When Kentucky defeated Florida, 10-3, on a cloudy afternoon in Lexington on November 15, 1986, a clock started ticking. That clock is still ticking, nearly 32 full years later.
Yes, after 31 years, nine months, and 22 days, the Wildcats STILL haven’t beaten the Gators in another collegiate football game. This streak began in the 20th century, but the length of Kentucky’s drought has now lasted for a longer period of time in the 21st century.
The clock started ticking on Kentucky when the scoreboard hit triple-zero at Commonwealth Stadium on that gray Saturday. That beginning of a long span of time was accompanied by so many other beginnings in American society, including but not limited to the sports world. This theme of beginnings puts into perspective how long it has been since Big Blue threw a big party against the Gators.
What began in 1986? Two days before Kentucky’s win, the College Football Association inked a massive new television deal with ESPN and CBS, which one could reasonably say was the gateway to the television landscape of the present day. After a 1984 Supreme Court ruling lifted TV and bargaining restrictions on college football games, the doors were thrown open, and that 1986 deal — on November 13 — began a significant escalation of the television arms race which would soon give birth to College GameDay and wall-to-wall college football on Saturdays.
What also began in 1986? The legend of Michael Jordan. It was in 1986 that His Airness dropped 63 points on the eventual NBA champion Boston Celtics. That 1986 Celtic team is regarded as one of the best ever. Jordan hanging 63 on a juggernaut team in Boston Garden began his stratospheric ascent in American sports and culture.
Seven days after Kentucky’s win, unbeaten menacing heavyweight contender Mike Tyson, the most feared fighter in the sport for a decade, knocked out Trevor Berbick in the second round in Las Vegas, Nevada. That night he captured the WBC Heavyweight Championship, and it began a four year run. During that run, Tyson won the other two most recognized belts unifying the heavyweight championship, and defended the title nine times.
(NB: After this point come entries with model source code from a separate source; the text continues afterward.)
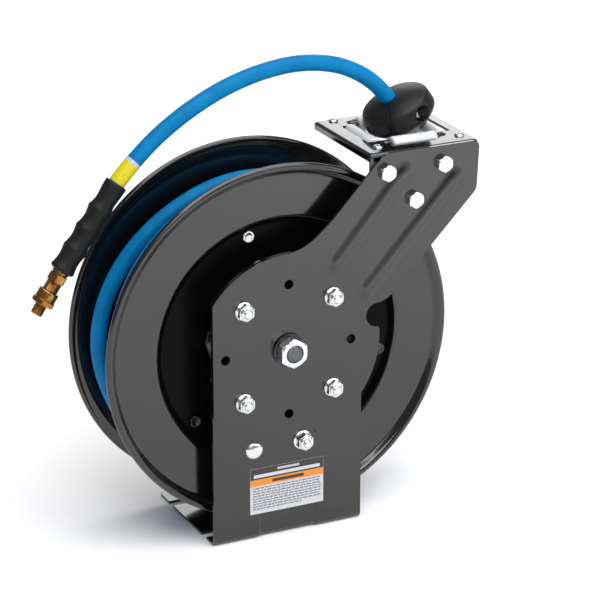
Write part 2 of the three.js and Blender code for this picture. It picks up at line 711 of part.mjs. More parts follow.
// ---------- hose outside the drum ----------
// Centre line in X and Z, in the drum's middle plane: up from the winding, between the rollers, through the
// stop, then over in one arch and down to the fitting.
const RUN = [
  [186, 48], [186, 84], [186, 112], [186.3, 140], [186, 168], [184.4, 192], [179.5, 210.5], [171.5, 223.5],
  [164, 233.7],
];
const FREE = [
  [159.2, 239.9], [142, 259.5], [122, 274.5], [98, 286], [72, 292.3], [44, 294.5], [15, 292], [-14, 286],
  [-44, 276], [-72, 263], [-99, 247.3], [-124, 229], [-146, 209], [-164, 189.9], [-183.2, 164],
  [-202.6, 137.8], [-216, 119.7], [-229.5, 101.5],
];
const inPlane = ([x, z]) => [x, 0, z];
const GRIP = { from: [-164.5, 189.3], to: [-229.5, 101.5] };
const FITTING_WAY = [-0.567, -0.824];

// A body of revolution on a sloping axis in the XZ plane; its profile is a closed list of [radius, distance].
function turnedAlong(origin, way, profile, sides = 16) {
  const geometry = new THREE.LatheGeometry(
    [...profile, profile[0]].map(([r, along]) => new THREE.Vector2(r, along)),
    sides,
  );
  const axis = new THREE.Vector3(way[0], 0, way[1]).normalize();
  geometry.applyQuaternion(new THREE.Quaternion().setFromUnitVectors(new THREE.Vector3(0, 1, 0), axis));
  return solid(geometry.translate(origin[0], 0, origin[1]));
}

const gripWay = [GRIP.to[0] - GRIP.from[0], GRIP.to[1] - GRIP.from[1]];

function hoseGrip() {
  const length = Math.hypot(...gripWay);
  const bore = HOSE_R + 0.5;
  const profile = [[bore, 0], [12, 0]];
  const rings = 4;
  const collar = 8;
  const pitch = (length - 2 * collar) / rings;
  profile.push([12.2, collar]);
  for (let i = 0; i < rings; i++) {
    const start = collar + i * pitch;
    profile.push([13.6, start + 2], [11.6, start + pitch * 0.5], [13.8, start + pitch - 1.5]);
  }
  profile.push([13, length], [bore, length]);
  return turnedAlong(GRIP.from, gripWay, profile);
}

// Brass end, by distance from the grip: a ring, a hexagon and a threaded neck, then the nipple's round body,
// its hexagon and its pipe thread.
const COLLAR = { hex: 19, start: 4, end: 13.5, neck: 24 };
const NIPPLE = { bodyR: 11.2, start: 24.4, hex: 24, hexStart: 34.5, hexEnd: 41, threadR: 6.8, tip: 53.5 };

function hexAlong(from, to, acrossFlats) {
  const axis = new THREE.Vector3(FITTING_WAY[0], 0, FITTING_WAY[1]).normalize();
  const at = (d) => [GRIP.to[0] + axis.x * d, 0, GRIP.to[1] + axis.z * d];
  return rod(at(from), at(to), hexRadius(acrossFlats), 6);
}

const fittingBore = () => turnedAlong(GRIP.to, FITTING_WAY, [[0, -1], [3.4, -1], [3.4, 60], [0, 60]], 12);

function hoseCollar() {
  const { hex, start, end, neck } = COLLAR;
  const stem = turnedAlong(GRIP.to, FITTING_WAY, [
    [0, 0.6], [9.6, 0.6], [9.6, 2.2], [8, 2.8], [8, start + 1], [8.6, start + 1], [8.6, neck], [0, neck],
  ]);
  return cut(stem.add(hexAlong(start, end, hex)), fittingBore());
}

function hoseNipple() {
  const { bodyR, start, hex, hexStart, hexEnd, threadR, tip } = NIPPLE;
  const body = turnedAlong(GRIP.to, FITTING_WAY, [
    [0, start], [bodyR - 0.8, start], [bodyR, start + 0.8], [bodyR, hexStart + 1], [threadR, hexStart + 1],
    [threadR, tip - 1], [threadR - 1, tip], [0, tip],
  ]);
  return cut(body.add(hexAlong(hexStart, hexEnd, hex)), fittingBore());
}

// ---------- hose stop ----------
// A blunt double cone in two halves, screwed together round the hose.
const STOP_PROFILE = [
  [0, 20], [14, 19.5], [26, 16.5], [35, 12.5], [38.5, 10], [41, -5], [39.5, -9], [36, -12.5], [24, -24],
  [20, -26], [0, -26],
];
const STOP_SCREWS = { y: 24, r: 2.9, headR: 5.2, from: -28, to: 22 };

function ballStop() {
  const lean = THREE.MathUtils.degToRad(BALL.lean);
  const turn = THREE.MathUtils.degToRad(BALL.turn);
  const place = (geometry) => solid(geometry.rotateZ(turn).rotateY(-lean).translate(BALL.x, 0, BALL.z));
  const lathe = new THREE.LatheGeometry(STOP_PROFILE.map(([r, h]) => new THREE.Vector2(r, h)), 24);
  const whole = place(lathe.rotateX(TILT));
  const bore = solid(tube([...RUN, ...FREE].slice(4, 13).map(inPlane), HOSE_R + PLAY, 18, 12));
  const across = (y, from, to, r, sides) => {
    const along = new THREE.CylinderGeometry(r, r, to - from, sides).rotateZ(-TILT);
    return place(along.translate((from + to) / 2, y, 0));
  };
  const { y, r, headR, from, to } = STOP_SCREWS;
  const half = (sign) => {
    const side = place(new THREE.BoxGeometry(100, 120, 120).translate(sign * (50 + PLAY), 0, 0));
    const pockets = [-y, y].flatMap((at) => [
      across(at, -60, 60, r + 0.4, 12),
      across(at, to - PLAY, 60, headR + 2, 6),
      across(at, -60, from + 5, headR + 2, 6),
    ]);
    return cut(whole.intersect(side), bore, ...pockets);
  };
  const screw = (at) => join(across(at, from, to + 1, r, 12), across(at, to, to + 6, headR, 6));
  add("stop_half_lower", shapeOf(half(-1)), "plastic");
  add("stop_half_upper", shapeOf(half(1)), "plastic");
  add("stop_screw_front", shapeOf(screw(-y)), "zinc");
  add("stop_screw_rear", shapeOf(screw(y)), "zinc");
}

// ---------- assembly ----------
add("stand", shapeOf(stand()), "black");
add("guide_arm", shapeOf(guideArm()), "black");
armFasteners();
add("data_label", shapeOf(box(-46, 43, POST_FRONT - 0.5, POST_FRONT, -189, -134.5)), "label");
add("main_shaft", shapeOf(mainShaft()), "steel");
add("shaft_washer", shapeOf(ring(SHAFT_R + PLAY, 19, ARM_FRONT - 2.5, ARM_FRONT, 32)), "zinc");
add("shaft_nut", shapeOf(shaftNut()), "zinc");
add("pawl", shapeOf(pawl()), "steel");
add("pawl_pivot_bolt", shapeOf(pawlPivotBolt()), "zinc");
add("pawl_nut", shapeOf(lockNut(PAWL_PIVOT.x, PAWL_PIVOT.z, POST_FRONT, 11, 17, 13, 4.3)), "zinc");
add("spring_anchor_bolt", shapeOf(springAnchorBolt()), "zinc");
add("pawl_spring", pawlSpring(), "steel");
add("guide_bracket", shapeOf(guideBracket()), "black");
add("roller_keeper", shapeOf(rollerKeeper()), "black");
bracketBolts();
rollers();
guideScrews();
ballStop();
add("hose_run", tube(RUN.map(inPlane), HOSE_R, 22), "hose");
add("hose_free", tube(FREE.map(inPlane), HOSE_R, 26), "hose");
add("hose_grip", shapeOf(hoseGrip()), "rubber");
add("hose_collar", shapeOf(hoseCollar()), "brass");
add("hose_nipple", shapeOf(hoseNipple()), "brass");
add("front_flange", shapeOf(cut(turned(flangeProfile(-1)), ...tieHoles(3.3))), "black");
add("rear_flange", shapeOf(rearFlange()), "black");
add("drum_core", shapeOf(drumCore()), "black");
tieBolts();
add("ratchet_wheel", shapeOf(ratchetWheel()), "steel");
add("hub_bush", shapeOf(hubBush()), "bronze");
add("spring_case", shapeOf(springCase()), "black");
add("main_spring", shapeOf(mainSpring()), "steel");
add("swivel_body", shapeOf(swivelBody()), "brass");
[18, 34.5].forEach((y, i) => {
  const seal = turned([[10.5, y], [11.6, y - 1.1], [12.7, y], [11.6, y + 1.1]], 20);
  add(`swivel_seal_${i + 1}`, shapeOf(seal), "rubber");
});
add("outlet_fitting", shapeOf(outletFitting()), "brass");
const lead = tube(LEAD.map(([x, z]) => [x, PORT_Y, z]), HOSE_R, 12, 10);
add("hose_lead", lead.rotateY(THREE.MathUtils.degToRad(-LEAD_TURN)), "hose");
hoseLayers();
add("retaining_ring", shapeOf(ring(9.3, 15, 44, 45.25, 24)), "steel");
add("inlet_elbow", shapeOf(inletElbow()), "brass");

const model = new THREE.Group();
model.add(reel);
export default model;
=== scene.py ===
"""Spring-rewind open hose reel: its looks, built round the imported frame.

Sizes are in millimetres. Heights are from the shaft's axis, as the drum and the arm are set out about it.
"""

import json
import math

import bmesh
import bpy
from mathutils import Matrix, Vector


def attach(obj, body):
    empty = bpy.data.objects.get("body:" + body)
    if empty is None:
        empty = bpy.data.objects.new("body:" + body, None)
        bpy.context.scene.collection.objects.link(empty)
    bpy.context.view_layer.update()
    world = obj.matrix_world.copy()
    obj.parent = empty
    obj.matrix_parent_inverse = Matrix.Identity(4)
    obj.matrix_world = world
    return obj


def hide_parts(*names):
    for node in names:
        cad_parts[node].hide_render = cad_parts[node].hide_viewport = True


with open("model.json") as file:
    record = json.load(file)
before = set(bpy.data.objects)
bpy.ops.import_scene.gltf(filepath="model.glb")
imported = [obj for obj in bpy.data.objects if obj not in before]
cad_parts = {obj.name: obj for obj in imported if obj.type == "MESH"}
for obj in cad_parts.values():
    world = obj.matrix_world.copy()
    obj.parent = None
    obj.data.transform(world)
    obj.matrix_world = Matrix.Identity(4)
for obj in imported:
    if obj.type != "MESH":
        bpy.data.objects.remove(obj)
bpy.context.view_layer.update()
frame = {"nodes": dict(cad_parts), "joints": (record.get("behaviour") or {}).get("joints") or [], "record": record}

# ---------- sizes ----------
MM = 0.001
SHAFT_HEIGHT = next(j["pos_m"][2] for j in frame["joints"] if j["name"] == "drum_spin") / MM
FLOOR = -SHAFT_HEIGHT
SHEET = 3
ARM_FRONT = -77.25
POST_FRONT = ARM_FRONT + SHEET
POST_BACK = POST_FRONT + SHEET
HALF_WIDTH = 89.5
FOOT_BACK = 75.75
BEND_R = 7
POST_TOP_R = 111
GROOVE = {"half": 34, "wall": 2.6, "depth": 1.75, "top": -150, "end": -44}
SLOT = {"y": 45.5, "half": 6.5, "depth": 34}

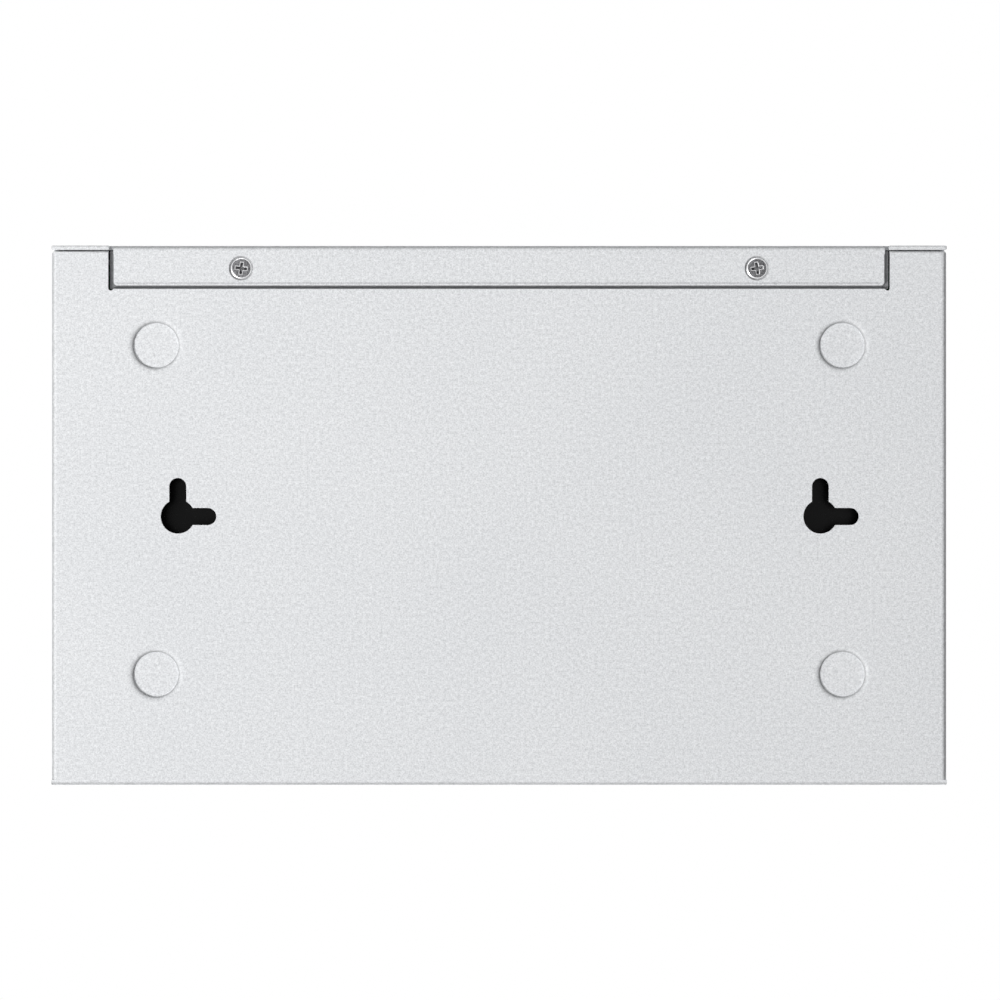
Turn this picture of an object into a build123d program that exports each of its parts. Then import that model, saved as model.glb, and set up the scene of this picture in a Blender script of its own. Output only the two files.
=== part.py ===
"""Ten-port desktop power over ethernet switch in a folded steel case.

Frame: millimetres, +Z up, origin at the centre of the underside.
The ports are in the front wall (-Y) and the power inlet is in the rear wall (+Y).
"""
import math
import os

from build123d import *

# Case, overall
case_width = 209.0
case_depth = 126.0
case_height = 26.0
sheet = 1.0
bend_radius = 1.3
inside_bend_radius = 0.3
tray_side_step = 0.15
cover_gap = 0.15
rear_gap = 0.25
edge_radius = 0.25

# Flap of the cover and the stepped tongue of the tray behind it
flap_width = 180.0
flap_reach = 9.4
flap_corner_radius = 0.8
tongue_overhang = 0.75
relief_slot_width = 1.25
relief_slot_run = 0.37
step_gap = 0.15
step_run = 0.6
step_radius = 0.35
bend_notch_width = 1.1
bend_notch_height = 1.6

# Round seats for stick-on feet, pressed into the tray
seat_floor_radius = 5.25
seat_depth = 0.8
seat_roll_radius = 1.6
seat_roll_steps = 2
seat_spacing_x = 160.2
seat_rear_y = 39.7
seat_front_y = -37.1

# Wall-hanging keyholes
keyhole_spacing = 150.0
keyhole_y = -0.25
keyhole_radius = 4.0
keyhole_arm_width = 4.0
keyhole_arm_reach = 9.0

# Lid and the flange of the front wall over it
front_flange_reach = 6.0
lid_side_flange = 8.0
lid_tongue_reach = 5.0
lid_corner_notch = 0.6

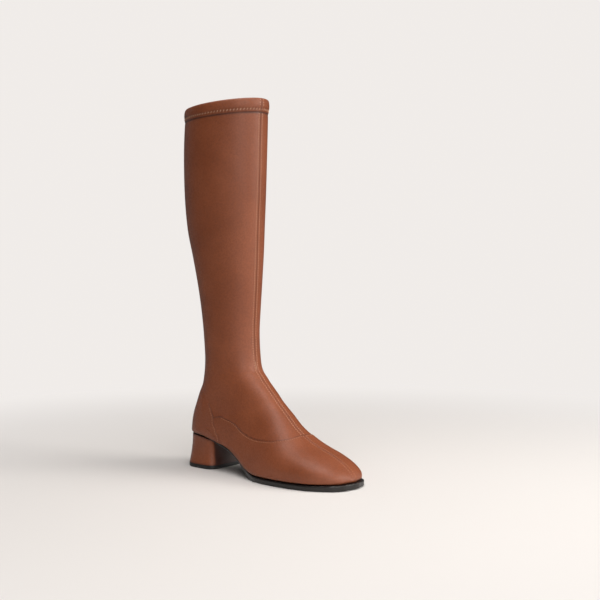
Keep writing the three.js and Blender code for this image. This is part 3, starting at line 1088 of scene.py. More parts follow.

Outside of sports, Whitney Houston had released her first studio album one year earlier. At the end of 1986, she was the Billboard top female album artist of the year with the most charted albums. Just over four years later, she gave the best rendition of the national anthem ever performed at any Super Bowl game, in Tampa in 1991.
Also, in September of 1986, two months before the Wildcats last win over the Gators, a little known at the time television host, Oprah Winfrey, debuted a nationally syndicated daytime one hour talk show. She would go on to a 26 year run with the most highly rated and lucrative daytime television show in history.
Winfrey now has her own cable television network, and has a net worth, as of February of this year, of $2.8 billion.
One more beginning from 1986 might blow you away. Just 11 days before Kentucky’s last win over Florida — on Tuesday, November 4, 1986 — a man was first elected to the United States Senate, succeeding a giant of American politics named Barry Goldwater, the 1964 Republican presidential nominee. This newly-elected Senator’s name was none other than John McCain.
When Kentucky’s unfathomably long drought against Florida began, so many other beginnings were taking root across America, in many different facets of culture, society, and public life. The length of Florida’s streak against Kentucky is a canvas on which so many defining stories of American life have been painted. We will see if Florida can get out its paintbrush and create yet one more work of art against the beleaguered Big Blue gridiron crew on Saturday in The Swamp.